Please find all lines in the data that hold the string "each" and copy them.

== THE RECORDS ==
※ ※ ※

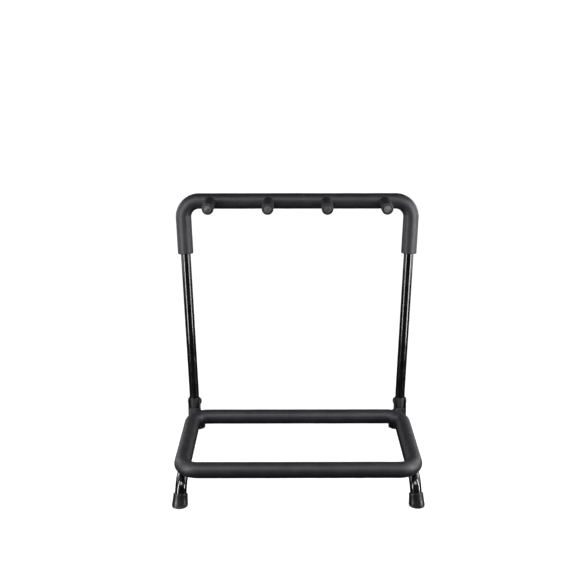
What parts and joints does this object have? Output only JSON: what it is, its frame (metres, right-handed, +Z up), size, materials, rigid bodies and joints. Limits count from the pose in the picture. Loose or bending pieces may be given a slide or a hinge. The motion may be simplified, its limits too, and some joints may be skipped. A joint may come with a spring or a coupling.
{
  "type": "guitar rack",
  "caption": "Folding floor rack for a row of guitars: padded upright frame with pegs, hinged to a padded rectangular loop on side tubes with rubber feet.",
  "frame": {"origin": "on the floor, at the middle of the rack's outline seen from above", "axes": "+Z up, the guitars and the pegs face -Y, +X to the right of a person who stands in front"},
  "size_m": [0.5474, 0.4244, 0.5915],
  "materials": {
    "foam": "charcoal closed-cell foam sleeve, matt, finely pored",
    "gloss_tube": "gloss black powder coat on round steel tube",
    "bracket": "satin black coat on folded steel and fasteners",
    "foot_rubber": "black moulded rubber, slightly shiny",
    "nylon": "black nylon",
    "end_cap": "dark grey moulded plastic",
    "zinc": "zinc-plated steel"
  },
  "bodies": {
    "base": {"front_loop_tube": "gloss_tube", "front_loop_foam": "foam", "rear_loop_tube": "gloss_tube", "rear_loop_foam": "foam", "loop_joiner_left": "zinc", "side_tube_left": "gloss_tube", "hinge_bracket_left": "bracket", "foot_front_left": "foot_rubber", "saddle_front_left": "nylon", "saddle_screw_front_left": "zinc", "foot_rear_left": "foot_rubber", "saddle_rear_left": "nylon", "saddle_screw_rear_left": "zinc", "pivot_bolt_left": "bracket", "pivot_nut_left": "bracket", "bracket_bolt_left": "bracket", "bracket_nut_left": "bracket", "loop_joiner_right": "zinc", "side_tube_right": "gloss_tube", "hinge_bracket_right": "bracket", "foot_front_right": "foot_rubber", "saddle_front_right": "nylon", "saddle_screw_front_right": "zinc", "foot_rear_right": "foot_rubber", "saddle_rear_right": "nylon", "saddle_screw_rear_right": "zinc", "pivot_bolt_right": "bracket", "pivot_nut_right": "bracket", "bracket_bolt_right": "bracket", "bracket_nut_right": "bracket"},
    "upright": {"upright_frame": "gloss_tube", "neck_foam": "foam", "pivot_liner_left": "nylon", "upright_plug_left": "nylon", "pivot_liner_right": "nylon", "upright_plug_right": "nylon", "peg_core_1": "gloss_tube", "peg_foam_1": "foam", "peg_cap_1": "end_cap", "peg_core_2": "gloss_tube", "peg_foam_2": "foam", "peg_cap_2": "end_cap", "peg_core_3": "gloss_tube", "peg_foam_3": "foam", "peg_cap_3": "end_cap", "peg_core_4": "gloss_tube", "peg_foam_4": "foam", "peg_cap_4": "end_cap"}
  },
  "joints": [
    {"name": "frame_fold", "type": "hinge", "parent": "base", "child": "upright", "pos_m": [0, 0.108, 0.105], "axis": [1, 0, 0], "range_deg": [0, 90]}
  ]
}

※ ※ ※

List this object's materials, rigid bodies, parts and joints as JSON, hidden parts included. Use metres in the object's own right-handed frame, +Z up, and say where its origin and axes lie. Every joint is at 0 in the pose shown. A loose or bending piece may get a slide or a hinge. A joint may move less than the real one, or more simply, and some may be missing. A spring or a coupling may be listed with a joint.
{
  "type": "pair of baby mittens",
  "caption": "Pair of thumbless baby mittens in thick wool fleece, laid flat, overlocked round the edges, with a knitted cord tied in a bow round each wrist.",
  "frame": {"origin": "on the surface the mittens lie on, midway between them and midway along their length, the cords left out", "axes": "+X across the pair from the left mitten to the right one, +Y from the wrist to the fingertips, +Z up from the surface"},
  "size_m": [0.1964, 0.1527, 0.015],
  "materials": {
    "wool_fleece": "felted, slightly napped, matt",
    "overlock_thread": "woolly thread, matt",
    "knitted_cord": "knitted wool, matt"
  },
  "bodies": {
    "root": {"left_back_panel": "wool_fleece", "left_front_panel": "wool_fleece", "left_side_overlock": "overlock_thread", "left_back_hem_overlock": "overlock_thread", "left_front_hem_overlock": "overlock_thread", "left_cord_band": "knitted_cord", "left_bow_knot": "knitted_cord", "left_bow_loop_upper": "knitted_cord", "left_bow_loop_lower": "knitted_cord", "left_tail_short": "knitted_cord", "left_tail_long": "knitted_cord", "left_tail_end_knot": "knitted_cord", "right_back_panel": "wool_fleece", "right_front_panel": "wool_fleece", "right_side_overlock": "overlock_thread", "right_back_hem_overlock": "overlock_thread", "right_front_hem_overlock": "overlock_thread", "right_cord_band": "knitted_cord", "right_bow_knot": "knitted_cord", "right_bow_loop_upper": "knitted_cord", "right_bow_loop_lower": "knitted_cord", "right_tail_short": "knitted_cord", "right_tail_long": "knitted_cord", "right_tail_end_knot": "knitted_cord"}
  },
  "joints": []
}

※ ※ ※

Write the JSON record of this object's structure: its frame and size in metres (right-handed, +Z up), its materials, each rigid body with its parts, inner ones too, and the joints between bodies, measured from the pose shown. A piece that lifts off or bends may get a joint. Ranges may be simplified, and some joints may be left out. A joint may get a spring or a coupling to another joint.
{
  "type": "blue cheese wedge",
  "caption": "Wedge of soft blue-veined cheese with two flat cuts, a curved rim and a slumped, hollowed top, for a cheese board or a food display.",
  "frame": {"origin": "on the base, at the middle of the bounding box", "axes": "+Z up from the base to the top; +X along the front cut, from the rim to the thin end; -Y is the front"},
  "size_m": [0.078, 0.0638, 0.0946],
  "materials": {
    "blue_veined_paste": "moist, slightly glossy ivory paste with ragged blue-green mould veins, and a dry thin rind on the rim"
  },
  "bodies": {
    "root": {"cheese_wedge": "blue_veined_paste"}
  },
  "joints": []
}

※ ※ ※

== FULL RESPONSE ==
  "caption": "Pair of thumbless baby mittens in thick wool fleece, laid flat, overlocked round the edges, with a knitted cord tied in a bow round each wrist.",
Write the JSON record of this object's structure: its frame and size in metres (right-handed, +Z up), its materials, each rigid body with its parts, inner ones too, and the joints between bodies, measured from the pose shown. A piece that lifts off or bends may get a joint. Ranges may be simplified, and some joints may be left out. A joint may get a spring or a coupling to another joint.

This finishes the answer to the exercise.